In a video response from Seattle on Thursday, a visibly angry Carroll said: "The agenda of the NCAA Infractions Committee took them beyond the facts. The facts don't merit the sanctions."
He may be right.
You'd be hard-pressed to find precedent for a school hit so hard over activities by parties with no association to the university. It's not unreasonable to think it will find sympathy from the Infractions Appeal Committee, which, in 2003, overturned the second year of Michigan basketball's postseason ban despite four former players taking $616,000 from rogue booster Ed Martin. But such reversals are rare.

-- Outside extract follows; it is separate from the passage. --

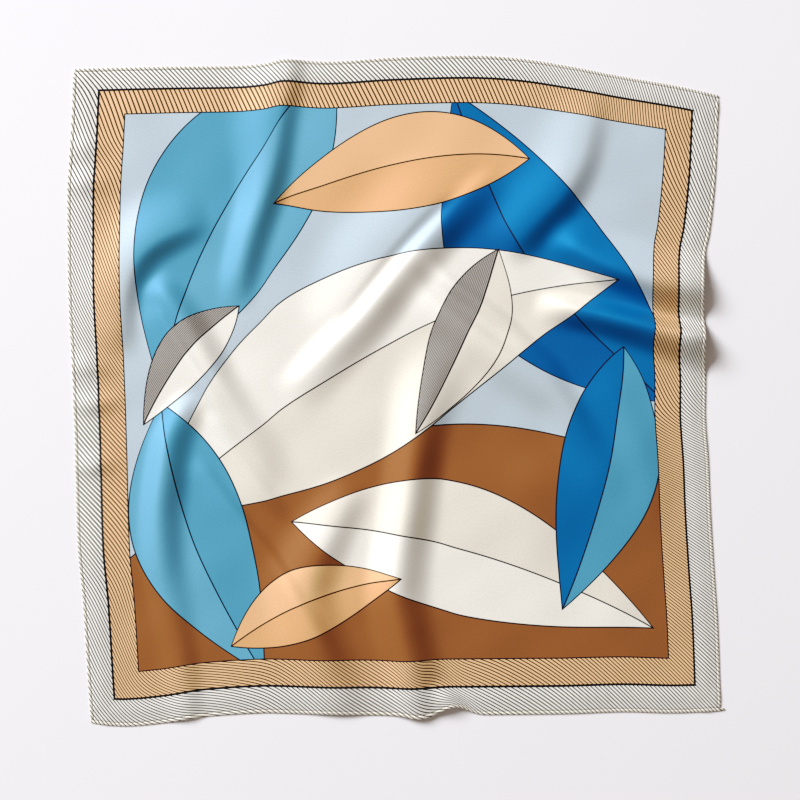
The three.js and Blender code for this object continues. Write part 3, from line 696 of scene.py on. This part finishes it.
@dataclass(frozen=True)
class ScreenPrint:
    """Flat dyes pushed through a screen, one beside the other, which gives the eye crisp areas of
    even colour with thin dark outlines, inside two bands of hatch that wander by hand."""

    border: BorderPrint
    ink_line: float = 1.3
    fine_hatch_pitch: float = 1.7
    edge_softness: float = 0.05
    ink_softness: float = 0.3

    def rectangle(self, tree: Tree, ways: bpy.types.Node, low: tuple[float, float],
                  high: tuple[float, float]) -> Socket:
        """Measures how far outside a rectangle of the flat square each place is.

        Args:
            tree: The material's tree.
            ways: The node with the place across and up.
            low: The rectangle's lower left corner.
            high: Its upper right corner.

        Returns:
            The distance, negative within it.
        """
        past = []
        for way, start, end in zip(ways.outputs, low, high):
            off = add_node(tree, "Math", {0: way, 1: (start + end) / 2}, operation="SUBTRACT")
            size = add_node(tree, "Math", {0: off}, operation="ABSOLUTE")
            over = add_node(tree, "Math", {0: size, 1: (end - start) / 2}, operation="SUBTRACT")
            past.append(over)
        return add_node(tree, "Math", {0: past[0], 1: past[1]}, operation="MAXIMUM").outputs[0]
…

If anything, it sure seems the committee is trying to set a new precedent. It's holding USC responsible for the sins of not just Bush and Mayo, Ornstein and Guillory, but all the star athletes and seedy brokers everywhere whose misdeeds go unreported. They spent four years building their case in order to use it as a global deterrent.
"It's time for the NCAA and the universities to come together and elevate the awareness and understand of the vulnerability of athletes and their families," said Carroll. "We need to be proactive in act in every way to protect the college experience for these kids."
It's an admirable goal -- but fortunately for him, it's also no longer his problem.
Kiffin, Matt Barkley, Seantrel Henderson and the rest of the 2010 and '11 Trojans are the ones who will pay the price for Bush's misdeeds, while administrators scratch some of Carroll's most memorable accomplishments from the record books.
If you believe the NCAA, this all could have been avoided had USC's athletic director, compliance department and running backs coach done their jobs better five years ago. If you believe USC's defense team, they couldn't have done anything more short of fitting Bush with an ankle monitoring bracelet.
One thing's for certain: After keeping fans waiting in the dark for four years, the NCAA delivered a powerful resolution. But it sure seems the end result was less about the organization punishing USC than it was about flexing its muscle to the rest of the country.